GxB_Context_engage (c): assign the context c to threadprivate space owned by the user thread that calls this method. If GraphBLAS is not compiled with OpenMP, then I could use pthread thead-local storage. Then all subsequent calls to GraphBLAS by this user thread will use this context c to know what computational resources to use. Unsure if a context can be modified while it is engaged. Seems safe, since it is mean to be owned by a single user thread, but I haven't worked out the details.
GxB_Context_disengage (c): remove the context c from use by this user thread. This does not free c. Subsequent calls to GraphBLAS operations by this user thread are OK (they would use GxB_CONTEXT_WORLD instead).

In the future, if every GrB method had a descriptor, then perhaps that could be used instead of GxB_engage/disengage. The context could be engaged/disengaged to one or more descriptors. Workable, but tedious if you have an LAGraph method with many different descriptors, and you want one user thread to call the LAGraph method to do some work in a single context. The LAGraph method would be ugly if it had to do this, and ugly means it would be a bad design in my view.
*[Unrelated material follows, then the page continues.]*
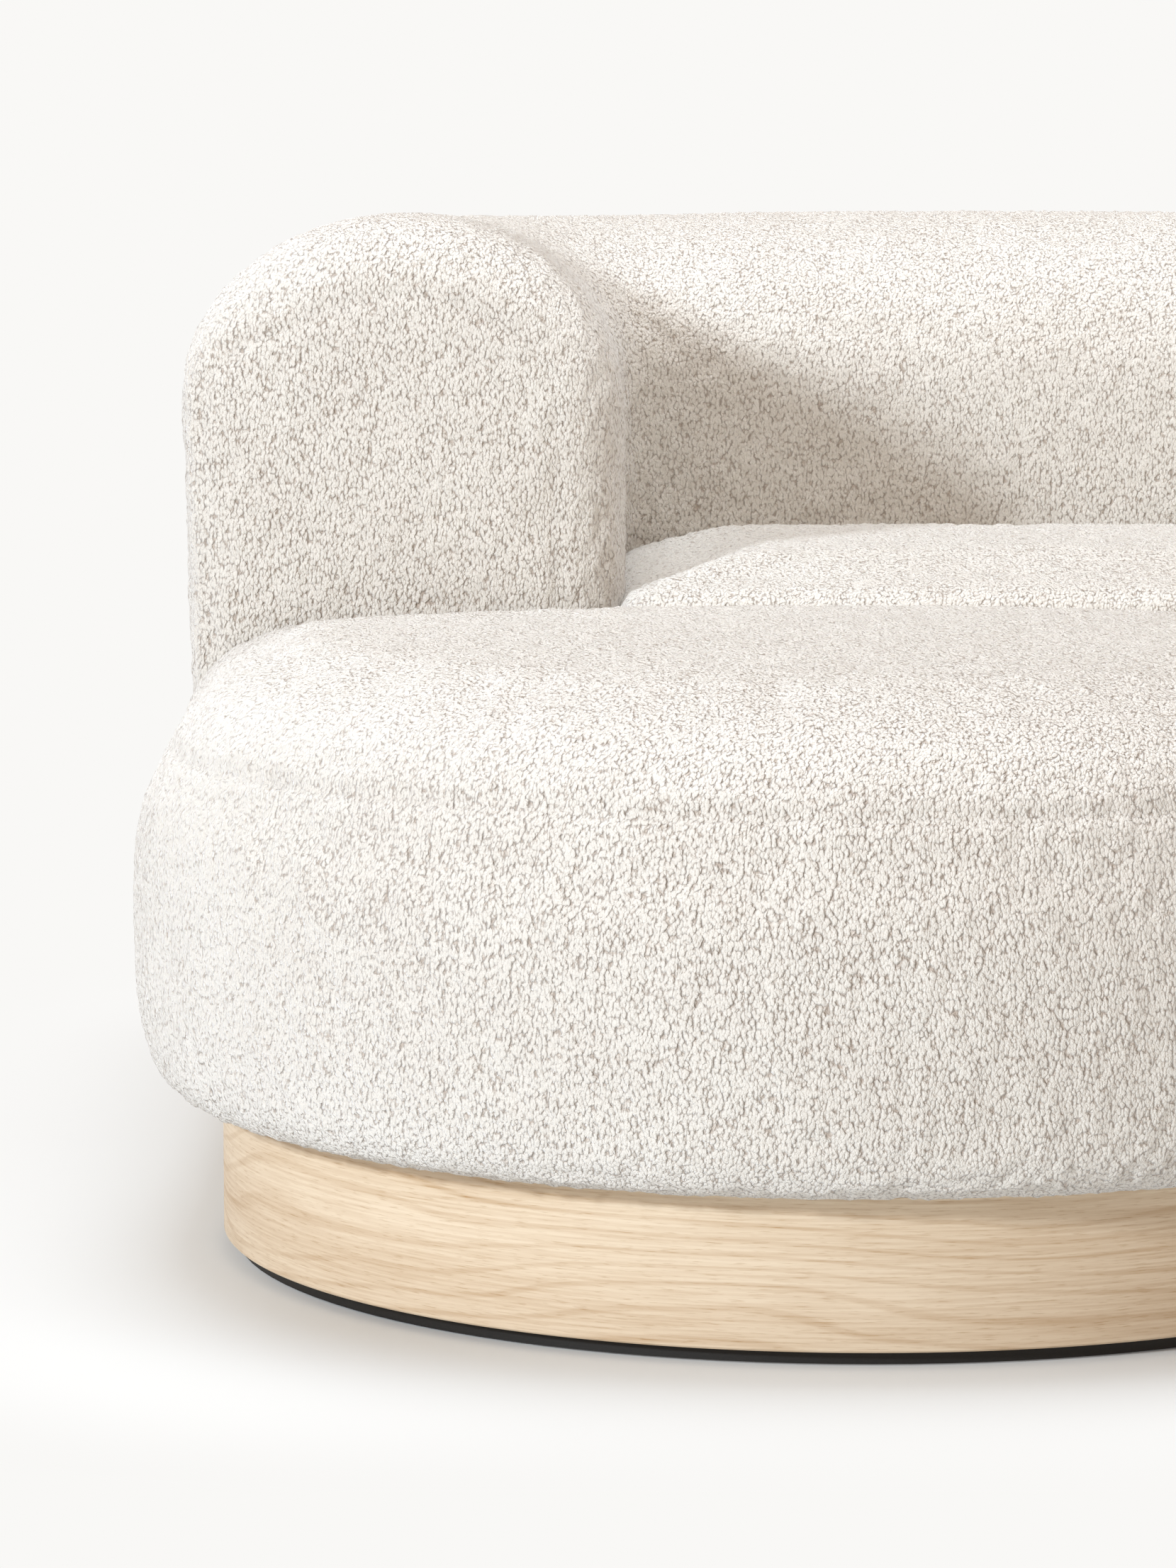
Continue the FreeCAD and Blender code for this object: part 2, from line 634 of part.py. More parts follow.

The context should be simple: (1) create and set a Context, (2) use it implicitly in all GrB calls, then (3) disengage and free it. Attaching a context to a descriptor seems awkward and a shoe-horn to me. So at least at first, I will not connect the GrB_Descriptor to the GxB_Context.

I currently allow the user application to set the # of threads globally, or in a GrB_Descriptor. I will still keep that as an undocumented feature ("historical"), and deprecate it in favor of the GxB_Context.

I'm very close to starting work on the topics above, so any feedback now will be very useful. What I work out might be useful in a future spec as well. I must have this GxB_Context object if there will be any hope of an OpenMP parallel user application making good use of OpenMP parallelism within GraphBLAS, or making use of one or more GPUs.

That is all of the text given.